Fast forward to harvest 2016, and locals headed east along the Klondike Highway bound for the airport might have honked and waved at students hovering over their potato, beet and kale crops. There would have been a long row of sunflowers bordering the entrance like a stage curtain, tempting onlookers to peek at the action behind. The insanely sweet carrots had been blockbusters at farm stands in northern First Nation communities, while baby varieties of nugget potatoes had been so bountiful the students struggled to keep up. A single, brilliant-white cauliflower from one of the research plots had produced a dozen jars of medley pickles, to which students added long green beans and sliced carrot for color. Even the corn had grown husks. “Nobody else in the Yukon can grow corn without a greenhouse,” McLeod explains. The farm’s cold stores emptied just a few weeks ago when they donated the remaining 770kg (1,700lb) of potatoes to community members. “We were all running in the dark,” McLeod says. But they pulled it off in a really big way.

“It teaches you patience,” he says. “It’s so rewarding; you get chills up your spine watching your food come up the ground.”

Farm students build their own wall-tent frame living quarters, complete with a bed, desk and electrical hook-ups. (Photo courtesy of Tr’ondëk Hwëch’in)

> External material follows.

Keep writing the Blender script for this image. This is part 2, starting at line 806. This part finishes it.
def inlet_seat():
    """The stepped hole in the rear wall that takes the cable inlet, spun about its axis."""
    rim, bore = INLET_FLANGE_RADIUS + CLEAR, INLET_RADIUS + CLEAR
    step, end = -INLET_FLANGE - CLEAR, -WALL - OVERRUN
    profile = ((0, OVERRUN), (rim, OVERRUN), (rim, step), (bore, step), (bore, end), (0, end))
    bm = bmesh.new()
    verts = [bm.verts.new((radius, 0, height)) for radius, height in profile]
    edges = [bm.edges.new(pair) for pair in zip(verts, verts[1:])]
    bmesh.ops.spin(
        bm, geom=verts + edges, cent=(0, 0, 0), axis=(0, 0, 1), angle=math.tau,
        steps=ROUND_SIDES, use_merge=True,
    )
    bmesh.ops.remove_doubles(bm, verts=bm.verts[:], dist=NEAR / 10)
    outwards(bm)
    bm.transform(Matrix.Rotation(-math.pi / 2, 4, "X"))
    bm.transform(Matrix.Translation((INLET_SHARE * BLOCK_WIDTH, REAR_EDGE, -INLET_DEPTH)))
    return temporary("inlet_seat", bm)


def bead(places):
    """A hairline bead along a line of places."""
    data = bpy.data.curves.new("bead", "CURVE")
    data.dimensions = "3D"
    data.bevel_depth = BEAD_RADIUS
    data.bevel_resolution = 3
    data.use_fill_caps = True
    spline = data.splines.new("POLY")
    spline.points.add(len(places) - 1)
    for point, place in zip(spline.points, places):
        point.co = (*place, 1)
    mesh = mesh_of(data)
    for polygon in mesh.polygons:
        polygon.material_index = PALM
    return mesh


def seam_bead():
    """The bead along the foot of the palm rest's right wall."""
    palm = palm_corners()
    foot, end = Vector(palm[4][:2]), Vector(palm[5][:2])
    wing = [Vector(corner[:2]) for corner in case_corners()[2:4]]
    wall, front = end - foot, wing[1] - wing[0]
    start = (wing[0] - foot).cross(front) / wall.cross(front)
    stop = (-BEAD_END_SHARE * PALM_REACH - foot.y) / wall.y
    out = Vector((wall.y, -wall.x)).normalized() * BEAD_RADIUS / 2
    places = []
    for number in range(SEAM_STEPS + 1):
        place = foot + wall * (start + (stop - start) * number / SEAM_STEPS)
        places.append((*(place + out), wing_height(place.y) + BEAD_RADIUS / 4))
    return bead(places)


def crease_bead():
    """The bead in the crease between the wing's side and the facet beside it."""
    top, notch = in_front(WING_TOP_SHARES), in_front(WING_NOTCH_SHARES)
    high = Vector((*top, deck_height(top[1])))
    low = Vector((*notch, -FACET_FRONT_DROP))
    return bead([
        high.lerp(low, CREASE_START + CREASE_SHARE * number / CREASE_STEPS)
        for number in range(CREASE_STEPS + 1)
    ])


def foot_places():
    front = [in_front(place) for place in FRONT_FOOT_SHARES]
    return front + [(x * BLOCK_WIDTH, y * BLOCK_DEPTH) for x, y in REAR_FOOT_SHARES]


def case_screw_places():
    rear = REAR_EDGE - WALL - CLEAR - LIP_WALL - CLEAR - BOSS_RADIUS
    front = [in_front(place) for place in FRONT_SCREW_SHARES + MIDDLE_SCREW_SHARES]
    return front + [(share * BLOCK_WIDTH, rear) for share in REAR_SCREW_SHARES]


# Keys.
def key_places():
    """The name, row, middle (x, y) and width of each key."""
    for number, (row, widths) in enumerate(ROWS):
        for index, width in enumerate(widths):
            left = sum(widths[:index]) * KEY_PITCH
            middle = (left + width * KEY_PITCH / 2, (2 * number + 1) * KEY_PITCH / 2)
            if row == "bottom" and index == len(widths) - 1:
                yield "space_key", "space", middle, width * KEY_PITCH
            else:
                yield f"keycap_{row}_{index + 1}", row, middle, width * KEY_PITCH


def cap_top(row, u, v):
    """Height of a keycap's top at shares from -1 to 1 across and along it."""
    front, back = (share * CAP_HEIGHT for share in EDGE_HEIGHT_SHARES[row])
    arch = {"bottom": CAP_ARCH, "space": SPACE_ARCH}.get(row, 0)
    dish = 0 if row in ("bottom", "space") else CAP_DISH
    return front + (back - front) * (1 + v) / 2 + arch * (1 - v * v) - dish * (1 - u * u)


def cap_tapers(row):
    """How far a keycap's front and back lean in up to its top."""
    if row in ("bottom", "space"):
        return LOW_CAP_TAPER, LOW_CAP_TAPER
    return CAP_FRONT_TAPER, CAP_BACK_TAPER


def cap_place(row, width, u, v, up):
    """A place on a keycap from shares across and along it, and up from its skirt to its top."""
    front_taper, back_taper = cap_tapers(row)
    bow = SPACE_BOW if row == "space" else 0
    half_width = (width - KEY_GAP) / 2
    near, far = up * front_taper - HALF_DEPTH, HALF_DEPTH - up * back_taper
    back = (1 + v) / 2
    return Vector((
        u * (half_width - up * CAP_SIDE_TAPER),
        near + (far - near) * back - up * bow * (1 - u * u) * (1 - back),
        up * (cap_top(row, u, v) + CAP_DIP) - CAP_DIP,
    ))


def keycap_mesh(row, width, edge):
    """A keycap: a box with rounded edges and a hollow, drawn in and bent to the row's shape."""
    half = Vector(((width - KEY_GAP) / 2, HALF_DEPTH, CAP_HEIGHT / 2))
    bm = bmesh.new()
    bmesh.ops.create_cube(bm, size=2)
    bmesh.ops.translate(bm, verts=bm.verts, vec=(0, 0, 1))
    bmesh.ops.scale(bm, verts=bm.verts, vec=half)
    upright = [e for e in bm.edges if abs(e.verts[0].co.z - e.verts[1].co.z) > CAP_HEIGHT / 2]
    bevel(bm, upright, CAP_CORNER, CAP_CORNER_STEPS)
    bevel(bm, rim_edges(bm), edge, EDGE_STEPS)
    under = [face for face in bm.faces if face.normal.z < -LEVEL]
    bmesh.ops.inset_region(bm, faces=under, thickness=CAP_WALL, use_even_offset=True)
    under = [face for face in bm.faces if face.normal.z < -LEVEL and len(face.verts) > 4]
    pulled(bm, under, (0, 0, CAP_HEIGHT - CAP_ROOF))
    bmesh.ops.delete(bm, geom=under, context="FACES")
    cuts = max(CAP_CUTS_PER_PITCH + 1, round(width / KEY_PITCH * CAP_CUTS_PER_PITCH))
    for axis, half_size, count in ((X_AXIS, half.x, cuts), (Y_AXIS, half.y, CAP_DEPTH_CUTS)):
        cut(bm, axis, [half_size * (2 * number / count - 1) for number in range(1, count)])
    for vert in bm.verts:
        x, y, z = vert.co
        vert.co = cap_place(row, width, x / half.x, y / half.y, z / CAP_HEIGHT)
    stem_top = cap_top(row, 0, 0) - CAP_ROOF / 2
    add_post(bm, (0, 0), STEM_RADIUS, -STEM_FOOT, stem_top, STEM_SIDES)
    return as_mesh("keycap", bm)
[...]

Farm students build their own wall-tent frame living quarters, complete with a bed, desk and electrical hook-ups. (Photo courtesy of Tr’ondëk Hwëch’in)

Students now hold a Yukon College certificate and can include on their CVs such skills as crop management, harvesting, food preservation, marketing, carpentry, farm maintenance and landscaping. In the near future, academic-based certificate programs will allow students to ladder into higher education. That’s because, for the Tr’ondek Hwech’in, it’s not just about food. It’s about sustainable land stewardship, health and wellness, land-based education and economic sovereignty. In fulfillment of the farm’s broad mandate, a number of local elders taught students to harvest traditional food and medicines such as wild onion, bear root and cloudberries. They learned to produce salves and teas as practiced for thousands of years. Soon they hope to market these products to summer tourists, a lucrative strategy in Nordic nations. Given the small size of the Klondike community, these initiatives hold considerable potential.

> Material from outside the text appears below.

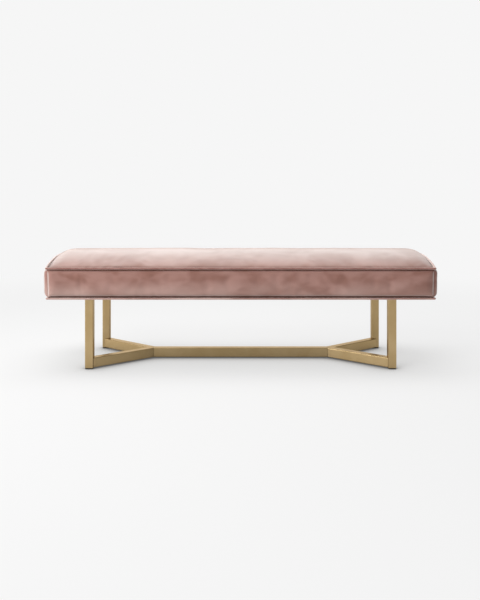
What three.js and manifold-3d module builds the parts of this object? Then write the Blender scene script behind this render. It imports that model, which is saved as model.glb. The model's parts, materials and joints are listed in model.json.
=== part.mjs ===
// A long upholstered bench: a piped, crowned velvet seat on a brass-finished tube base.
// Millimetres. X runs along the bench, -Y is the front, +Z is up, and the floor is z = 0.
import * as THREE from "three";
import { mergeVertices } from "three/addons/utils/BufferGeometryUtils.js";
import Module from "manifold-3d";

// Base: square tube posts set in from the seat's top seam, and a floor-level frame of
// rectangular tube whose arms run in along the bench to the central stretcher.
const POST_INSET_X = 157;
const POST_INSET_Y = 46;
const POST_WIDTH = 32;
const BAR_WIDTH = 32;
const BAR_HEIGHT = 38;
const ARM_RUN_LENGTH = 227;
const TUBE_WALL = 2;
const TUBE_CORNER_RADIUS = 2.4;
const GLIDE_HEIGHT = 5;
const GLIDE_STEM = 14;
const GLIDE_CHAMFER = 1.5;
const WELD_GAP = 0.3;
const MITRE_GAP = 0.9;
const SEAT_CLEARANCE = 0.3;

// Mounting plates, welded on the posts and screwed up into the seat frame.
const PLATE_WIDTH = 68;
const PLATE_THICKNESS = 4;
const PLATE_CORNER_RADIUS = 6;
const SCREW_SPACING = 48;
const SCREW_RADIUS = 2.4;
const SCREW_LENGTH = 22;
const SCREW_HEAD_RADIUS = 4.6;
const SCREW_HEAD_HEIGHT = 2.8;

// Seat: sewn sizes at the top seam, heights above the floor.
const SEAT_LENGTH = 1504;
const SEAT_DEPTH = 452;
const UNDERSIDE_HEIGHT = 285;
const BOXING_HEIGHT = 117;
const SEAM_BELOW_UNDERSIDE = 3;
const BOTTOM_DRAW_IN = 2;
const BOTTOM_GROOVE = 3;
const CROWN_RISE = 57;
const END_SEAM_RISE = 33;
const CROWN_SHOULDER = 18;
const BOXING_PUFF_DEPTH = 17;
const BOXING_SHOULDER = 5;
const PIPING_RADIUS = 4;
const COVER_THICKNESS = 1.2;
const DUST_COVER_THICKNESS = 1;
const DUST_COVER_MARGIN = 3;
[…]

As the cold stores await their next bounty, the Tr’ondek Hwech’in have no shortage of projects in the making. Pigs, chickens and maybe even goats will soon join the ranks. Other tracks of settlement lands could grow fodder and host animal husbandry – the latter yet to be researched within a strong culture of hunting. But there’s been no shortage of jokes about moose corrals, McRae says. A year-round greenhouse and composting system will be constructed this spring, allowing farmers to speed up the growing process and help with transplants. By growing distribution, they hope to further assist more remote communities such as Old Crow, noting the potential to work with the local Indigenous-owned airline, Air North.

Still, the challenges of farming in the Klondike mean the region isn’t about to feed every need.

“We know that we can’t produce everything that’s required,” McRae says, pointing to grain and legumes. “We simply want to play a role in sustainability in the Klondike. And we’re just one of the partners making that happen.”